TO DO
Copy every line of the material below word for word.

GIVEN DATA
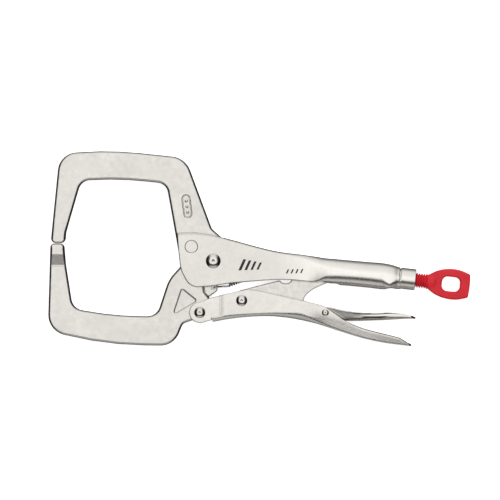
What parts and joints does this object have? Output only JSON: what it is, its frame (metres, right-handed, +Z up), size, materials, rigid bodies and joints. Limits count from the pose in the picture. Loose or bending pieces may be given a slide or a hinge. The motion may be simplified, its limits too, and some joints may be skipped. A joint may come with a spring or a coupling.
{
  "type": "locking c clamp",
  "caption": "Locking C clamp: two forged C arms on a pressed toggle handle, with a release lever and an adjusting screw that ends in a loop.",
  "frame": {"origin": "middle of the clamp's box, on the surface it lies on", "axes": "+X along the handles towards the adjusting screw, +Y from the moving jaw to the fixed jaw, +Z up out of the surface, along the rivets"},
  "size_m": [0.3208, 0.1484, 0.019],
  "materials": {
    "handle_nickel": "satin nickel plate on pressed steel",
    "jaw_nickel": "blasted nickel plate on forged steel",
    "rivet_steel": "polished nickel plate",
    "link_nickel": "dull nickel plate",
    "release_chrome": "polished nickel plate",
    "spring_steel": "bright drawn wire",
    "screw_red": "red coating, satin"
  },
  "bodies": {
    "frame": {"upper_handle": "handle_nickel", "fixed_jaw": "jaw_nickel", "fixed_jaw_rivet": "handle_nickel", "main_pivot_rivet": "rivet_steel", "return_spring": "spring_steel"},
    "jaw": {"moving_jaw": "jaw_nickel"},
    "lever": {"lower_handle": "handle_nickel", "jaw_lever_rivet": "rivet_steel", "link_rivet": "rivet_steel", "release_rivet": "rivet_steel"},
    "link": {"toggle_link": "link_nickel"},
    "release": {"release_lever": "release_chrome"},
    "screw": {"adjusting_screw": "screw_red"},
    "grip": {"screw_grip": "screw_red"}
  },
  "joints": [
    {"name": "jaw_open", "type": "hinge", "parent": "frame", "child": "jaw", "pos_m": [-0.03496, -0.00914, 0.0095], "axis": [0, 0, 1], "range_deg": [0, 18], "deforming": ["return_spring"]},
    {"name": "lever_swing", "type": "hinge", "parent": "jaw", "child": "lever", "pos_m": [-0.04522, -0.04828, 0.0095], "axis": [0, 0, 1], "range_deg": [-57, 0]},
    {"name": "link_swing", "type": "hinge", "parent": "lever", "child": "link", "pos_m": [-0.01338, -0.03916, 0.0095], "axis": [0, 0, 1], "range_deg": [0, 60]},
    {"name": "release_press", "type": "hinge", "parent": "lever", "child": "release", "pos_m": [0.05008, -0.04843, 0.0095], "axis": [0, 0, 1], "range_deg": [-11, 0]},
    {"name": "screw_travel", "type": "slide", "parent": "frame", "child": "screw", "axis": [0.9936, -0.1132, 0], "range_m": [0, 0.03]},
    {"name": "screw_turn", "type": "hinge", "parent": "screw", "child": "grip", "pos_m": [0.11864, -0.02373, 0.0095], "axis": [0.9936, -0.1132, 0], "range_deg": [0, 5959.7]}
  ],
  "couplings": [
    {"joint": "lever_swing", "follows": "jaw_open", "ratio": -3.15},
    {"joint": "link_swing", "follows": "jaw_open", "ratio": 3.3},
    {"joint": "screw_turn", "follows": "screw_travel", "rad_per_m": 3463.7}
  ]
}
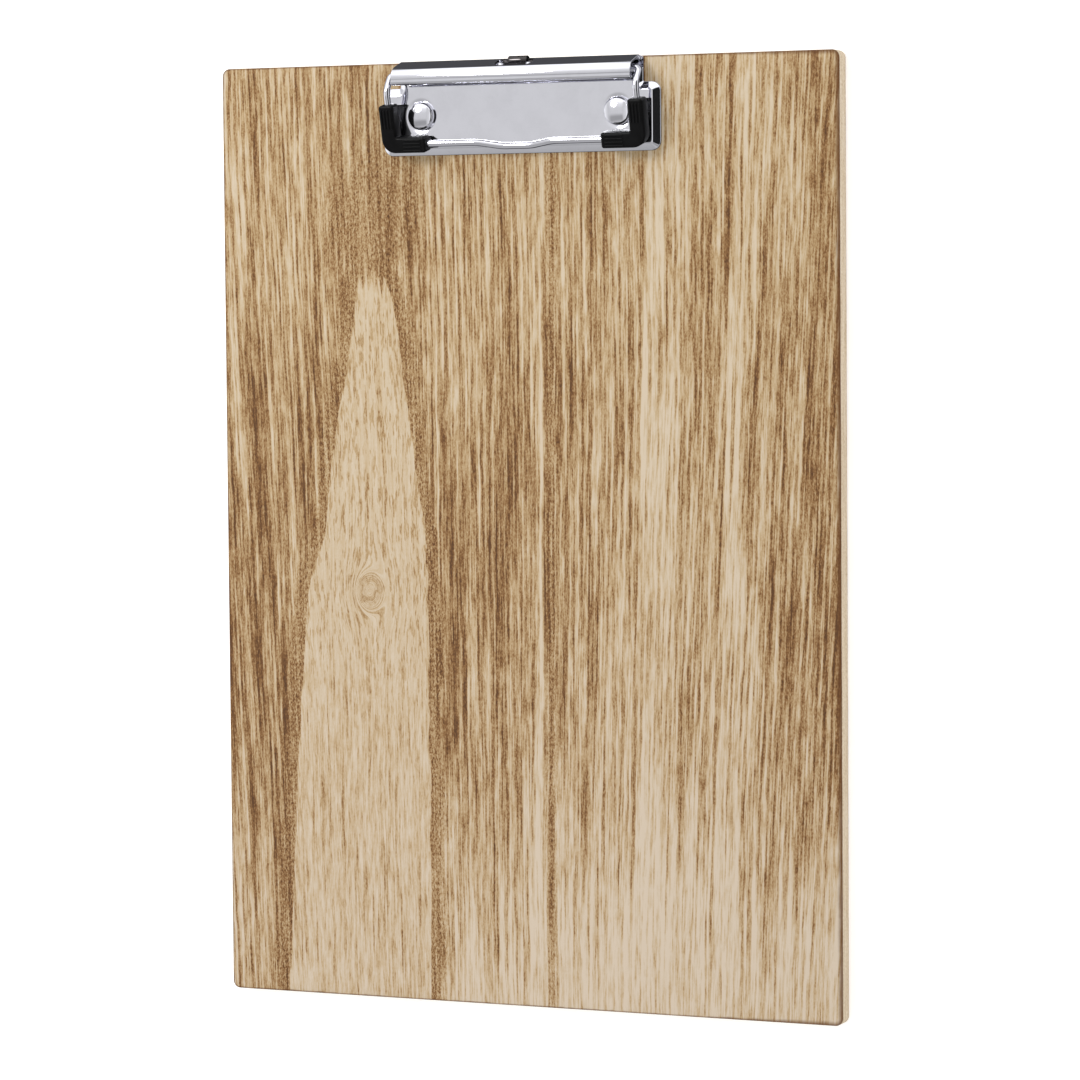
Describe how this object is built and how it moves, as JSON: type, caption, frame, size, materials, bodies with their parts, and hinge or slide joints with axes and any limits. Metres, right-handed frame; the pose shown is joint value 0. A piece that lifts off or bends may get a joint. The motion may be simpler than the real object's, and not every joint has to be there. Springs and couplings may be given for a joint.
{
  "type": "clipboard",
  "caption": "A4 wooden clipboard with a low-profile lever clip: a sprung wire bail with rubber corner grips holds sheets against a pressed steel plate.",
  "frame": {"origin": "middle of the board's back face, which rests on the table", "axes": "+Z out of the board's front face, +Y along the board towards the clip, +X to the board's right seen from the front"},
  "size_m": [0.225, 0.3211, 0.0183],
  "materials": {
    "wood": "open-grained light wood, brushed and scorched, dark burnt edge line, satin",
    "clip_chrome": "bright nickel-chrome plated pressed sheet, mirror",
    "wire_chrome": "bright plated spring wire, mirror",
    "rivet_chrome": "bright plated domed rivet",
    "grip_rubber": "moulded black rubber, satin",
    "washer_zinc": "zinc plated"
  },
  "bodies": {
    "root": {"board": "wood", "base_plate": "clip_chrome", "rivet_left": "rivet_chrome", "rivet_right": "rivet_chrome", "washer_left": "washer_zinc", "washer_right": "washer_zinc"},
    "lever": {"lever": "clip_chrome"},
    "bail": {"wire_bail": "wire_chrome", "grip_left": "grip_rubber", "grip_right": "grip_rubber"}
  },
  "joints": [
    {"name": "lever_lift", "type": "hinge", "parent": "root", "child": "lever", "pos_m": [0, 0.1595, 0.0087], "axis": [-1, 0, 0], "range_deg": [0, 90], "stiffness_Nm_per_rad": 0.08, "springref_deg": -34.38},
    {"name": "bail_swing", "type": "hinge", "parent": "lever", "child": "bail", "pos_m": [0, 0.1556, 0.0132], "axis": [-1, 0, 0], "range_deg": [-45, 0]}
  ],
  "couplings": [
    {"joint": "bail_swing", "follows": "lever_lift", "ratio": -0.5}
  ]
}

RESPONSE
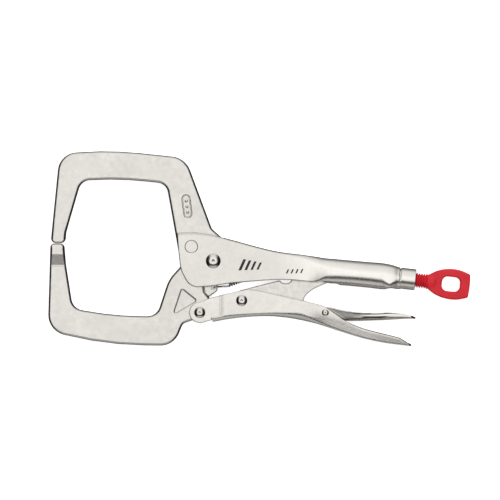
What parts and joints does this object have? Output only JSON: what it is, its frame (metres, right-handed, +Z up), size, materials, rigid bodies and joints. Limits count from the pose in the picture. Loose or bending pieces may be given a slide or a hinge. The motion may be simplified, its limits too, and some joints may be skipped. A joint may come with a spring or a coupling.
{
  "type": "locking c clamp",
  "caption": "Locking C clamp: two forged C arms on a pressed toggle handle, with a release lever and an adjusting screw that ends in a loop.",
  "frame": {"origin": "middle of the clamp's box, on the surface it lies on", "axes": "+X along the handles towards the adjusting screw, +Y from the moving jaw to the fixed jaw, +Z up out of the surface, along the rivets"},
  "size_m": [0.3208, 0.1484, 0.019],
  "materials": {
    "handle_nickel": "satin nickel plate on pressed steel",
    "jaw_nickel": "blasted nickel plate on forged steel",
    "rivet_steel": "polished nickel plate",
    "link_nickel": "dull nickel plate",
    "release_chrome": "polished nickel plate",
    "spring_steel": "bright drawn wire",
    "screw_red": "red coating, satin"
  },
  "bodies": {
    "frame": {"upper_handle": "handle_nickel", "fixed_jaw": "jaw_nickel", "fixed_jaw_rivet": "handle_nickel", "main_pivot_rivet": "rivet_steel", "return_spring": "spring_steel"},
    "jaw": {"moving_jaw": "jaw_nickel"},
    "lever": {"lower_handle": "handle_nickel", "jaw_lever_rivet": "rivet_steel", "link_rivet": "rivet_steel", "release_rivet": "rivet_steel"},
    "link": {"toggle_link": "link_nickel"},
    "release": {"release_lever": "release_chrome"},
    "screw": {"adjusting_screw": "screw_red"},
    "grip": {"screw_grip": "screw_red"}
  },
  "joints": [
    {"name": "jaw_open", "type": "hinge", "parent": "frame", "child": "jaw", "pos_m": [-0.03496, -0.00914, 0.0095], "axis": [0, 0, 1], "range_deg": [0, 18], "deforming": ["return_spring"]},
    {"name": "lever_swing", "type": "hinge", "parent": "jaw", "child": "lever", "pos_m": [-0.04522, -0.04828, 0.0095], "axis": [0, 0, 1], "range_deg": [-57, 0]},
    {"name": "link_swing", "type": "hinge", "parent": "lever", "child": "link", "pos_m": [-0.01338, -0.03916, 0.0095], "axis": [0, 0, 1], "range_deg": [0, 60]},
    {"name": "release_press", "type": "hinge", "parent": "lever", "child": "release", "pos_m": [0.05008, -0.04843, 0.0095], "axis": [0, 0, 1], "range_deg": [-11, 0]},
    {"name": "screw_travel", "type": "slide", "parent": "frame", "child": "screw", "axis": [0.9936, -0.1132, 0], "range_m": [0, 0.03]},
    {"name": "screw_turn", "type": "hinge", "parent": "screw", "child": "grip", "pos_m": [0.11864, -0.02373, 0.0095], "axis": [0.9936, -0.1132, 0], "range_deg": [0, 5959.7]}
  ],
  "couplings": [
    {"joint": "lever_swing", "follows": "jaw_open", "ratio": -3.15},
    {"joint": "link_swing", "follows": "jaw_open", "ratio": 3.3},
    {"joint": "screw_turn", "follows": "screw_travel", "rad_per_m": 3463.7}
  ]
}
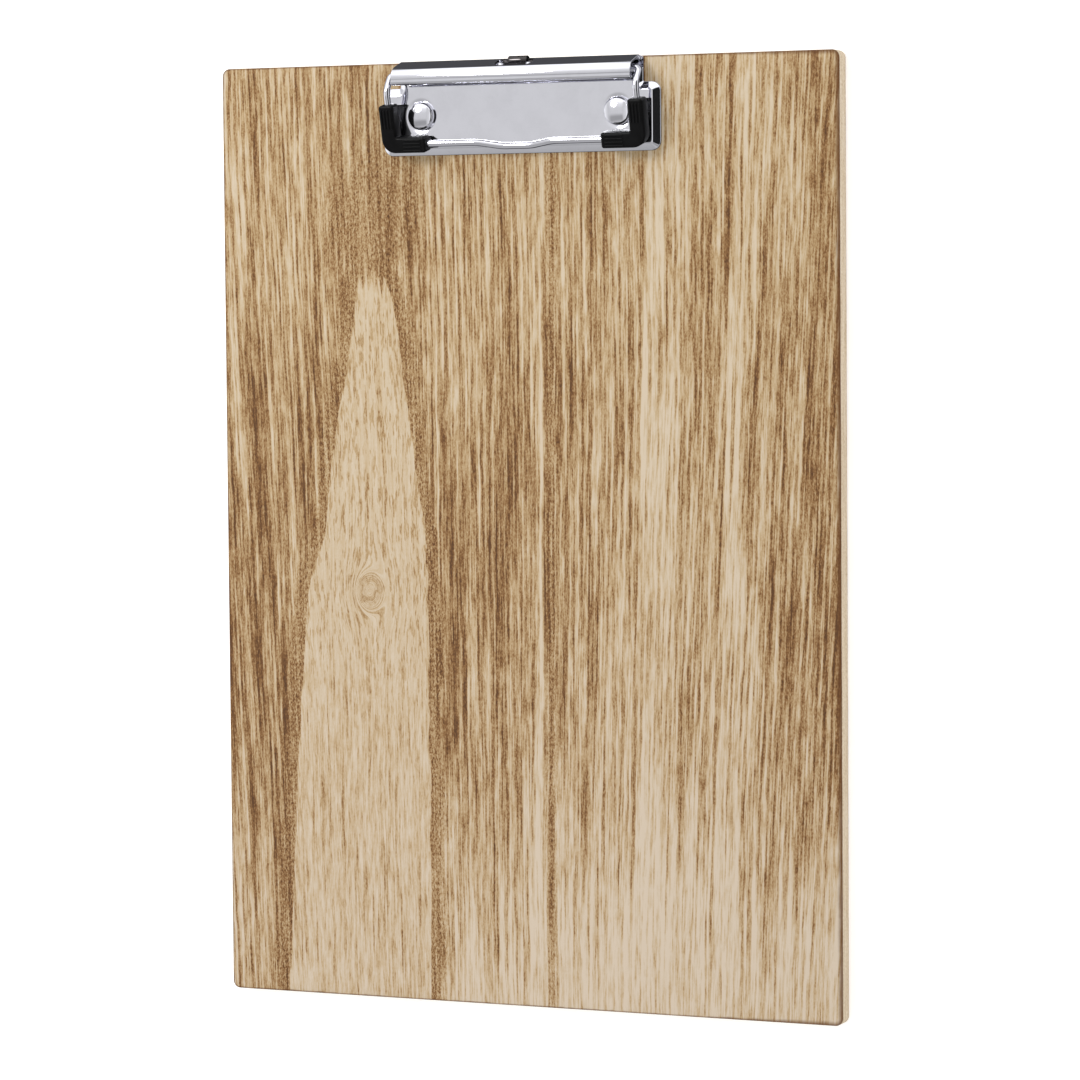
Describe how this object is built and how it moves, as JSON: type, caption, frame, size, materials, bodies with their parts, and hinge or slide joints with axes and any limits. Metres, right-handed frame; the pose shown is joint value 0. A piece that lifts off or bends may get a joint. The motion may be simpler than the real object's, and not every joint has to be there. Springs and couplings may be given for a joint.
{
  "type": "clipboard",
  "caption": "A4 wooden clipboard with a low-profile lever clip: a sprung wire bail with rubber corner grips holds sheets against a pressed steel plate.",
  "frame": {"origin": "middle of the board's back face, which rests on the table", "axes": "+Z out of the board's front face, +Y along the board towards the clip, +X to the board's right seen from the front"},
  "size_m": [0.225, 0.3211, 0.0183],
  "materials": {
    "wood": "open-grained light wood, brushed and scorched, dark burnt edge line, satin",
    "clip_chrome": "bright nickel-chrome plated pressed sheet, mirror",
    "wire_chrome": "bright plated spring wire, mirror",
    "rivet_chrome": "bright plated domed rivet",
    "grip_rubber": "moulded black rubber, satin",
    "washer_zinc": "zinc plated"
  },
  "bodies": {
    "root": {"board": "wood", "base_plate": "clip_chrome", "rivet_left": "rivet_chrome", "rivet_right": "rivet_chrome", "washer_left": "washer_zinc", "washer_right": "washer_zinc"},
    "lever": {"lever": "clip_chrome"},
    "bail": {"wire_bail": "wire_chrome", "grip_left": "grip_rubber", "grip_right": "grip_rubber"}
  },
  "joints": [
    {"name": "lever_lift", "type": "hinge", "parent": "root", "child": "lever", "pos_m": [0, 0.1595, 0.0087], "axis": [-1, 0, 0], "range_deg": [0, 90], "stiffness_Nm_per_rad": 0.08, "springref_deg": -34.38},
    {"name": "bail_swing", "type": "hinge", "parent": "lever", "child": "bail", "pos_m": [0, 0.1556, 0.0132], "axis": [-1, 0, 0], "range_deg": [-45, 0]}
  ],
  "couplings": [
    {"joint": "bail_swing", "follows": "lever_lift", "ratio": -0.5}
  ]
}